Norman Wingate Pirie FRS (1907-1997) was a leading biochemist, trained in the laboratory of Royal Society President Sir Frederick Gowland Hopkins (1861-1947) and a colleague and friend of J.B.S.Haldane FRS (1892-1964). Pirie’s major research was conducted on tobacco mosaic virus with Frederick Bawden in the 1930s and 1940s and the pair demonstrated that ribonucleic acid was present in this and in other plant viruses. From 1940, Pirie worked at the Rothamsted Experimental Station in Hertfordshire, England, the longest established agricultural research venue in the world.
In tandem with his other researches, Pirie began to investigate the potential of leaf protein for human nutrition. Always an unconventional thinker, Pirie reasoned that it would be more efficient to use grassland directly as a source of food for humans, rather than as fodder for cattle.
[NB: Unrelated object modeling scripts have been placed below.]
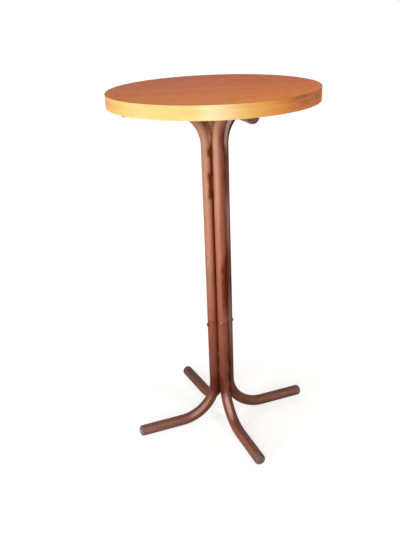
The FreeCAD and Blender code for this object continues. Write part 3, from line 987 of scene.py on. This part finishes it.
def looseBoxes(node):  # low and high corner of each separate solid in a CAD node
    twin = nodes[node].copy()
    twin.data = nodes[node].data.copy()
    bpy.context.collection.objects.link(twin)
    makeActive(twin)
    bpy.ops.object.mode_set(mode="EDIT")
    bpy.ops.mesh.select_all(action="SELECT")
    bpy.ops.mesh.remove_doubles(threshold=bead["merge"])
    bpy.ops.mesh.separate(type="LOOSE")
    bpy.ops.object.mode_set(mode="OBJECT")
    boxes = []
    for part in list(bpy.context.selected_objects):
        sides = list(zip(*(vertex.co for vertex in part.data.vertices)))     # all x, all y, all z
        boxes.append((Vector([min(side) for side in sides]), Vector([max(side) for side in sides])))
        bpy.data.objects.remove(part)
    boxes.sort(key=lambda box: (round(box[0].z, 4), round(box[0].x, 4), round(box[0].y, 4)))
    return boxes


def stemPlaces():  # tube radius, and where each upright stands in plan
    uprights = family("upright_tube")
    low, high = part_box(uprights[0])
    radius = (high[1] - low[1]) / 2
    reach = low[0] + radius
    turns = [index * 2 * math.pi / len(uprights) for index in range(len(uprights))]
    return radius, [(reach * math.cos(turn), reach * math.sin(turn)) for turn in turns]


def rippleRun(low, high, grooveReach):  # a row of flattened balls along one groove
    middle = (low + high) / 2
    azimuth = math.atan2(middle.y, middle.x)
    end = bead["radius"] * bead["squash"]
    steps = max(2, round((high.z - low.z - 2 * end) / bead["ripplePitch"]))
    pitch = (high.z - low.z - 2 * end) / steps
    reach = grooveReach + bead["standoff"]
    byRipple, byAzimuth, byHeight = bead["waves"]
    balls = []
    for step in range(steps + 1):
        wave = math.sin(step * byRipple + azimuth * byAzimuth + low.z * byHeight)
        wide = 1 - bead["swell"] * (0.5 + 0.5 * wave)
        spot = (reach * math.cos(azimuth), reach * math.sin(azimuth), low.z + end + step * pitch)
        clearSelection()
        bpy.ops.mesh.primitive_uv_sphere_add(
            segments=bead["segments"], ring_count=bead["rings"], radius=bead["radius"], location=spot)
        ball = bpy.context.object
        ball.scale = (wide, wide, bead["squash"])
        balls.append(ball)
    return balls


def makeWelds(node, name, material):
    tubeRadius, stems = stemPlaces()
    grooveReach = Vector(stems[0]).length * math.cos(math.pi / len(stems))
    balls = []
    for low, high in looseBoxes(node):
        balls += rippleRun(low, high, grooveReach)
    welds = joinPieces(balls, name)
    applyModifier(welds, "REMESH", mode="VOXEL", voxel_size=bead["voxel"])
    low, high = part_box(node)
    for x, y in stems:
        clearSelection()
        bpy.ops.mesh.primitive_cylinder_add(
            vertices=bead["tubeSides"], radius=tubeRadius + bead["seat"],
            depth=(high[2] - low[2]) * bead["tubeOverrun"], location=(x, y, (low[2] + high[2]) / 2))
        cutter = bpy.context.object
        applyModifier(welds, "BOOLEAN", operation="DIFFERENCE", object=cutter, solver="EXACT")
        bpy.data.objects.remove(cutter)
    makeActive(welds)
    bpy.ops.object.shade_smooth_by_angle(angle=bead["smoothAngle"])
    welds.data.materials.clear()
    welds.data.materials.append(material)
    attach(welds, "root")
    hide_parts(node)
    print(name, len(welds.data.polygons), "faces")


weldPaint = lacquerPaint("weldLacquer")
makeWelds("upper_weld_beads", "upperWelds", weldPaint)
makeWelds("lower_weld_beads", "lowerWelds", weldPaint)
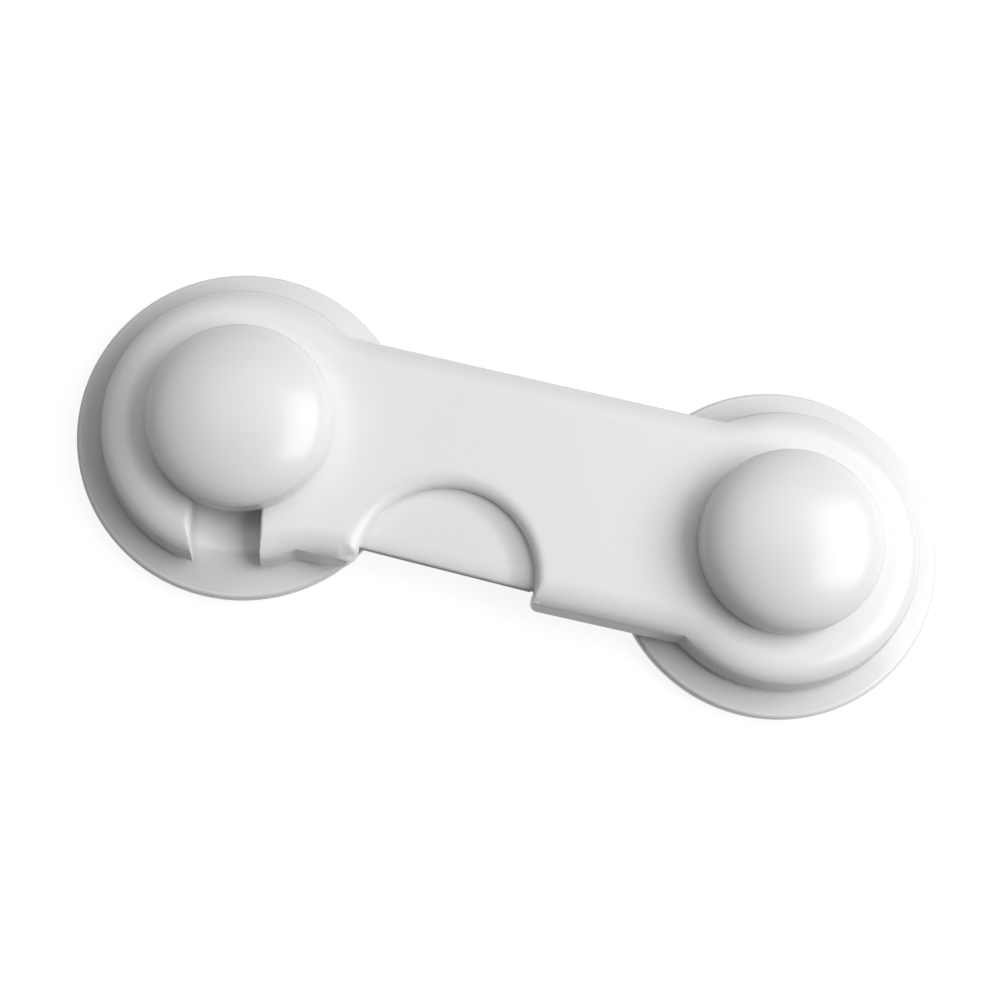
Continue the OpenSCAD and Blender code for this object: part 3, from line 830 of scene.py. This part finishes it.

Although the rationing environment of the Second World War gave an impetus to this kind of thinking, initially in association with Imperial Chemical Industries (ICI), Pirie was more interested in addressing the problems of famine and the varying distribution of food throughout the world.
Pirie’s work was not part of the regular research programme at Rothamsted, but was supported through external grants, particularly (from 1965) by the Wolfson Foundation. The main objective of his £6,000 allowance was to retain the staff and resources he needed in order to develop the technology to disrupt plant material, extract its juices, coagulate protein from this, and store it in dried form. Industrial-scale processing was not a possibility for Pirie’s limited funding; by the time of the Wolfson grant he had in mind small-scale presses that might be simple to operate and install at local level. Such machines – ‘Mechanical Cows’ – were patented and their nutritional products tested.
Although the science behind leaf protein was sound, the idea of dining on it did not catch on. Cultural resistance, engineering difficulties and continuing improvements in conventional agriculture were all cited as reasons against the widespread take-up of this imaginative, but ultimately doomed, initiative.